**STORED DATA:**

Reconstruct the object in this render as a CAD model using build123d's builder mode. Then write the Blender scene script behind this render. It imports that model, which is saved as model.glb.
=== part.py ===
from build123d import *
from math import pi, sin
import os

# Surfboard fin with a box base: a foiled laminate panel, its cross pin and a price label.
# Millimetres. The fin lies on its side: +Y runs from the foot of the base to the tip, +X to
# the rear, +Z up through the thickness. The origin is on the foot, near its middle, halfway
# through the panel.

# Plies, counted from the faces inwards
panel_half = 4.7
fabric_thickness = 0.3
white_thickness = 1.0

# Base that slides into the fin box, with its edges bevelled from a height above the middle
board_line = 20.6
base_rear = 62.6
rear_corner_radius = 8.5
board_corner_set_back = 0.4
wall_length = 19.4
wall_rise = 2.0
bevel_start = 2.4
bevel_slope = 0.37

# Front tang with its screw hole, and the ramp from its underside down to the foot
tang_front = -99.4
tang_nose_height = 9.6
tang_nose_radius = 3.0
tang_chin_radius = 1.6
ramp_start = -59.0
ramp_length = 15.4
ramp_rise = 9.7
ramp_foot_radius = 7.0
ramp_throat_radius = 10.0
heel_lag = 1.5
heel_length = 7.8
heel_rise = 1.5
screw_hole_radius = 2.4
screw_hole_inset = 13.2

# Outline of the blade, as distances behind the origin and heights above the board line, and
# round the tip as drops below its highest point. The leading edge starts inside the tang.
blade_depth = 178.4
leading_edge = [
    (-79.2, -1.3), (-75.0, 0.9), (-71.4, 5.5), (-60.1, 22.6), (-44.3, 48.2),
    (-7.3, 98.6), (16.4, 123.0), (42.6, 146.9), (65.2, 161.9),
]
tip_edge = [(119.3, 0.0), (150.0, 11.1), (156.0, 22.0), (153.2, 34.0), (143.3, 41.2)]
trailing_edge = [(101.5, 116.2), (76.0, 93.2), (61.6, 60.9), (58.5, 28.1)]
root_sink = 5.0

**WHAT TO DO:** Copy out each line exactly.

**WRITTEN RESPONSE:**
Reconstruct the object in this render as a CAD model using build123d's builder mode. Then write the Blender scene script behind this render. It imports that model, which is saved as model.glb.
=== part.py ===
from build123d import *
from math import pi, sin
import os

# Surfboard fin with a box base: a foiled laminate panel, its cross pin and a price label.
# Millimetres. The fin lies on its side: +Y runs from the foot of the base to the tip, +X to
# the rear, +Z up through the thickness. The origin is on the foot, near its middle, halfway
# through the panel.

# Plies, counted from the faces inwards
panel_half = 4.7
fabric_thickness = 0.3
white_thickness = 1.0

# Base that slides into the fin box, with its edges bevelled from a height above the middle
board_line = 20.6
base_rear = 62.6
rear_corner_radius = 8.5
board_corner_set_back = 0.4
wall_length = 19.4
wall_rise = 2.0
bevel_start = 2.4
bevel_slope = 0.37

# Front tang with its screw hole, and the ramp from its underside down to the foot
tang_front = -99.4
tang_nose_height = 9.6
tang_nose_radius = 3.0
tang_chin_radius = 1.6
ramp_start = -59.0
ramp_length = 15.4
ramp_rise = 9.7
ramp_foot_radius = 7.0
ramp_throat_radius = 10.0
heel_lag = 1.5
heel_length = 7.8
heel_rise = 1.5
screw_hole_radius = 2.4
screw_hole_inset = 13.2

# Outline of the blade, as distances behind the origin and heights above the board line, and
# round the tip as drops below its highest point. The leading edge starts inside the tang.
blade_depth = 178.4
leading_edge = [
    (-79.2, -1.3), (-75.0, 0.9), (-71.4, 5.5), (-60.1, 22.6), (-44.3, 48.2),
    (-7.3, 98.6), (16.4, 123.0), (42.6, 146.9), (65.2, 161.9),
]
tip_edge = [(119.3, 0.0), (150.0, 11.1), (156.0, 22.0), (153.2, 34.0), (143.3, 41.2)]
trailing_edge = [(101.5, 116.2), (76.0, 93.2), (61.6, 60.9), (58.5, 28.1)]
root_sink = 5.0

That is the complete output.